**Provided entries:**
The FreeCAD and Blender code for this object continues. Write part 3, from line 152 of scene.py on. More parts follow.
--
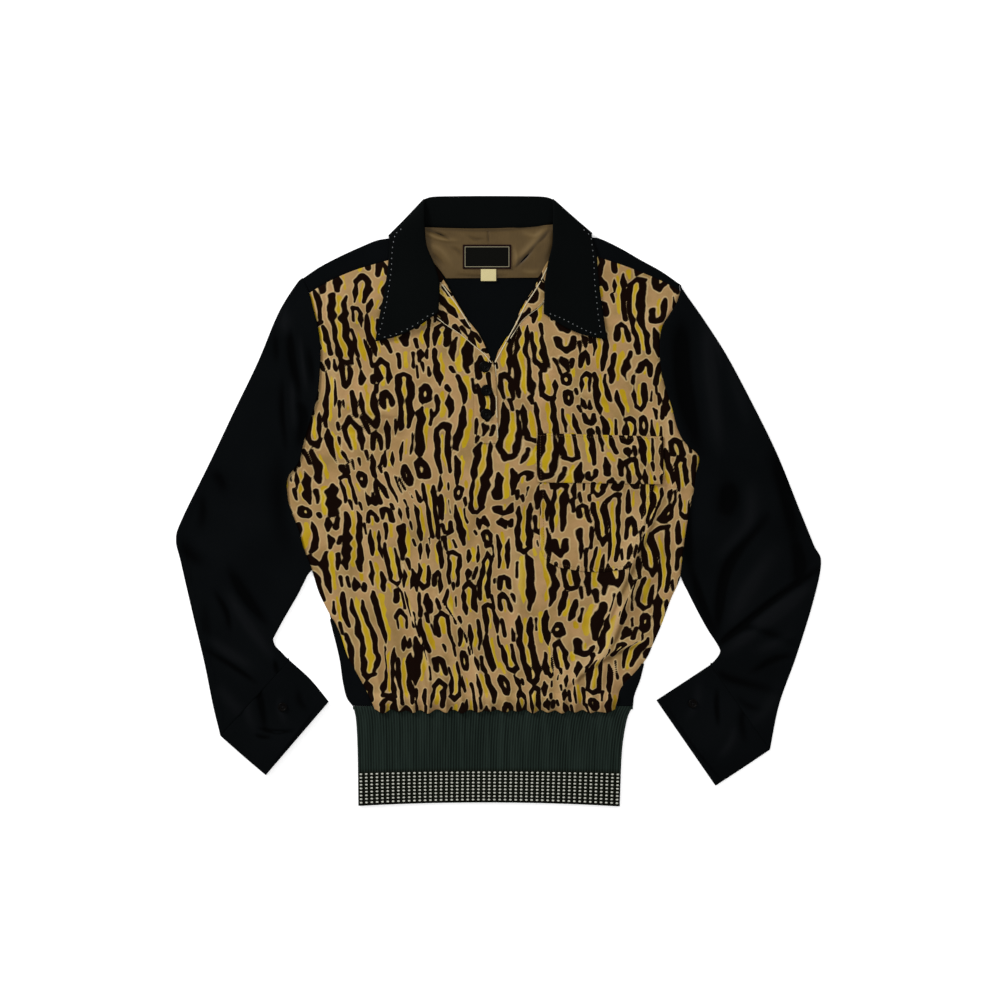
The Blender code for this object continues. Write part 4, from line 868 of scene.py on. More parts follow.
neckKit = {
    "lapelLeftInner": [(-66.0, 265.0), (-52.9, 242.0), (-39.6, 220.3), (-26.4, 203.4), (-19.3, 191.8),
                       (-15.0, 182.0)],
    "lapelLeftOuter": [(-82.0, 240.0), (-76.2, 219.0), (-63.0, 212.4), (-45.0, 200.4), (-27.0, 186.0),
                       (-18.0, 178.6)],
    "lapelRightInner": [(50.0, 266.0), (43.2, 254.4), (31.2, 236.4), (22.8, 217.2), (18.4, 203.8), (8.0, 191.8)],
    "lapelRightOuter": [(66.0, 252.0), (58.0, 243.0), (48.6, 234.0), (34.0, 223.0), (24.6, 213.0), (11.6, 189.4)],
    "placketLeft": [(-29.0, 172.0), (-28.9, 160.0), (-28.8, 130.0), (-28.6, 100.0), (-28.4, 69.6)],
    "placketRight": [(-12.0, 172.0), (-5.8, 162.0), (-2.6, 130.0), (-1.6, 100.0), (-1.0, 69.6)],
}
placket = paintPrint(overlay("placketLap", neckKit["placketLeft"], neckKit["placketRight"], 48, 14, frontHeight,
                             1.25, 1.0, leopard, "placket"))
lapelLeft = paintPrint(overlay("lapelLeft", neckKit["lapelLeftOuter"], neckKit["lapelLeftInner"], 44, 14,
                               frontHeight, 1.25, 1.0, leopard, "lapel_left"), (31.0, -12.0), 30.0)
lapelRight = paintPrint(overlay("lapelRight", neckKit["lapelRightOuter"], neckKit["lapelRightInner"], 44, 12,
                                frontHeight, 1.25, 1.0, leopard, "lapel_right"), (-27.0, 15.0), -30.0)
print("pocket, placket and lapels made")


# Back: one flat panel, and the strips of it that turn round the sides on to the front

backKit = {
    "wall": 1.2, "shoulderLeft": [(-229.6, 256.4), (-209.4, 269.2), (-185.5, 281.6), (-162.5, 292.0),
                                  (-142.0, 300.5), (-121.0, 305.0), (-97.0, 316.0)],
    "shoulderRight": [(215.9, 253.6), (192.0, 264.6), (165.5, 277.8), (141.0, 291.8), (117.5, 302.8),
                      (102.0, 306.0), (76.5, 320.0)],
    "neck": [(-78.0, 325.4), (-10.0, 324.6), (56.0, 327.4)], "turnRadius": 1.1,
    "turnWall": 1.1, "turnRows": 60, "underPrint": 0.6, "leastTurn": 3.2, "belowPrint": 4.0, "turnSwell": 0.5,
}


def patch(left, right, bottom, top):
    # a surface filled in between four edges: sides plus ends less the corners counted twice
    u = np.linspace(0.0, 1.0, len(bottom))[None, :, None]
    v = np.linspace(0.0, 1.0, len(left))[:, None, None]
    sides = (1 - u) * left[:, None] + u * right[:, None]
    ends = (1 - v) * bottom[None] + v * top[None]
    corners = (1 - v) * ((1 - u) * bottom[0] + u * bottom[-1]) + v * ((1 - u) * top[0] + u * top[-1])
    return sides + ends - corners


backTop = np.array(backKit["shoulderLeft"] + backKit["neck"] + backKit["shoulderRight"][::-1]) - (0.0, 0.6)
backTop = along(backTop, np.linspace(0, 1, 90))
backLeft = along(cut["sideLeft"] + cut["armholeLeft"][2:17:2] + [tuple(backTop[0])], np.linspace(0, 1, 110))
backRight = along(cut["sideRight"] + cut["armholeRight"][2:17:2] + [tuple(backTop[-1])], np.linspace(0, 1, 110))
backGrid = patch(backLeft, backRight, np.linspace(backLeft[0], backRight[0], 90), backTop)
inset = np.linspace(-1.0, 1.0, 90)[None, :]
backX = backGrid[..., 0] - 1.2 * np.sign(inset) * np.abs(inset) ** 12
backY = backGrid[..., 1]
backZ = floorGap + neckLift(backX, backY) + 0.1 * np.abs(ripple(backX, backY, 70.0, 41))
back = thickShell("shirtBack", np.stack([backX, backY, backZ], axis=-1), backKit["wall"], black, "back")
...
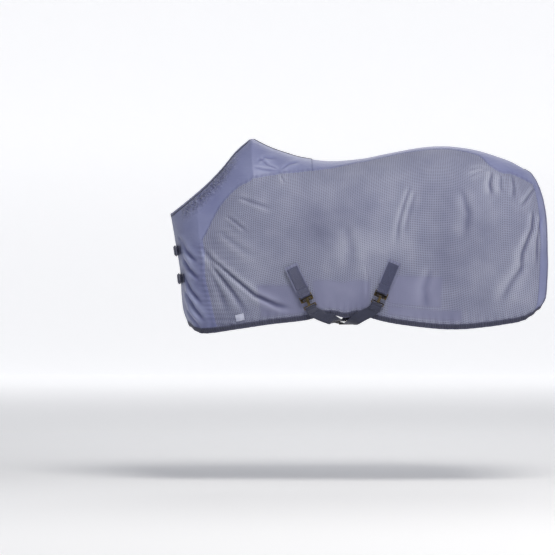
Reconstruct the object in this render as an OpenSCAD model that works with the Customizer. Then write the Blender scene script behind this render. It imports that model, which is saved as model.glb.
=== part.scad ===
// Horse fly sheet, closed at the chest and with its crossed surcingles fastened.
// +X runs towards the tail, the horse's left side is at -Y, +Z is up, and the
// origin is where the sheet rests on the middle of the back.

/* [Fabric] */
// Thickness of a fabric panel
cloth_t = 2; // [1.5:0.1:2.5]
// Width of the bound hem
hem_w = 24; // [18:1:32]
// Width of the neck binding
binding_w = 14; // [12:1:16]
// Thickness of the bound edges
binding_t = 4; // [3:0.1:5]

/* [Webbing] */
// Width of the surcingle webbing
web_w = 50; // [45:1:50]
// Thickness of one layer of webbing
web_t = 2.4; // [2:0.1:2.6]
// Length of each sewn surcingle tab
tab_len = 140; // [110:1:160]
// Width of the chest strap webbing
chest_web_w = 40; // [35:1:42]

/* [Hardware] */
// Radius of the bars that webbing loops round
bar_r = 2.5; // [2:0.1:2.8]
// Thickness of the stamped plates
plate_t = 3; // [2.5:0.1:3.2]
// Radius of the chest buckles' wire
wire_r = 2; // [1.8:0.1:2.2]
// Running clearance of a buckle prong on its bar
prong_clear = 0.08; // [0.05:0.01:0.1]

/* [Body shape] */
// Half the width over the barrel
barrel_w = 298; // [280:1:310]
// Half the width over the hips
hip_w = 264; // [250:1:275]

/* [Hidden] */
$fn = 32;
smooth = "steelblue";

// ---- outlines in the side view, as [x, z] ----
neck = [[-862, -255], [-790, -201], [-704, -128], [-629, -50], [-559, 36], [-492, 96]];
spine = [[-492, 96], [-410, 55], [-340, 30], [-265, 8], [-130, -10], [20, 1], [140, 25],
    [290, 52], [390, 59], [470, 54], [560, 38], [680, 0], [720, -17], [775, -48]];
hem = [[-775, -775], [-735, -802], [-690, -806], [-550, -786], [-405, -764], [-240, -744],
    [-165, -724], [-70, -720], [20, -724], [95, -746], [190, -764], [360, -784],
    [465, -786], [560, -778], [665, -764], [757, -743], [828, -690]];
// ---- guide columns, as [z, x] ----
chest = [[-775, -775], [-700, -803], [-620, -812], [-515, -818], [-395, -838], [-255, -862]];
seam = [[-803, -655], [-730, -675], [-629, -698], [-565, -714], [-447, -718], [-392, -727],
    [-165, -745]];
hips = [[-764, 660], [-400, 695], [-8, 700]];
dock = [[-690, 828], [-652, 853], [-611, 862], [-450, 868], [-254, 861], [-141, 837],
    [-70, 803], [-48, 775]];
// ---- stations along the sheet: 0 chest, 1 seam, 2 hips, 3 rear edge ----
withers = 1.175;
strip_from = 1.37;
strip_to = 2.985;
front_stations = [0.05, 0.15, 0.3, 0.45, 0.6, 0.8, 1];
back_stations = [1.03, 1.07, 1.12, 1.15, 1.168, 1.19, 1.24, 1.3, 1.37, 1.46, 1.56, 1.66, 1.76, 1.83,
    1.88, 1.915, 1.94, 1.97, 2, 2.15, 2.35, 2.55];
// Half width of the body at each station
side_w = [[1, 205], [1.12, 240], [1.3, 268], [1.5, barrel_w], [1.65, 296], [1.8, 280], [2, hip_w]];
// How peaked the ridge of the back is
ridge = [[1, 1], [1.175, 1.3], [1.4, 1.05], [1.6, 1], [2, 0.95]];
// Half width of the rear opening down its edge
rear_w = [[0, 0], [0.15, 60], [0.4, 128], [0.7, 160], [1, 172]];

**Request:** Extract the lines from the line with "Reconstruct the object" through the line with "binding_t = 4; // [3:0.1:5]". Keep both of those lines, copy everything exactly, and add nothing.

**Exercise output:**
Reconstruct the object in this render as an OpenSCAD model that works with the Customizer. Then write the Blender scene script behind this render. It imports that model, which is saved as model.glb.
=== part.scad ===
// Horse fly sheet, closed at the chest and with its crossed surcingles fastened.
// +X runs towards the tail, the horse's left side is at -Y, +Z is up, and the
// origin is where the sheet rests on the middle of the back.

/* [Fabric] */
// Thickness of a fabric panel
cloth_t = 2; // [1.5:0.1:2.5]
// Width of the bound hem
hem_w = 24; // [18:1:32]
// Width of the neck binding
binding_w = 14; // [12:1:16]
// Thickness of the bound edges
binding_t = 4; // [3:0.1:5]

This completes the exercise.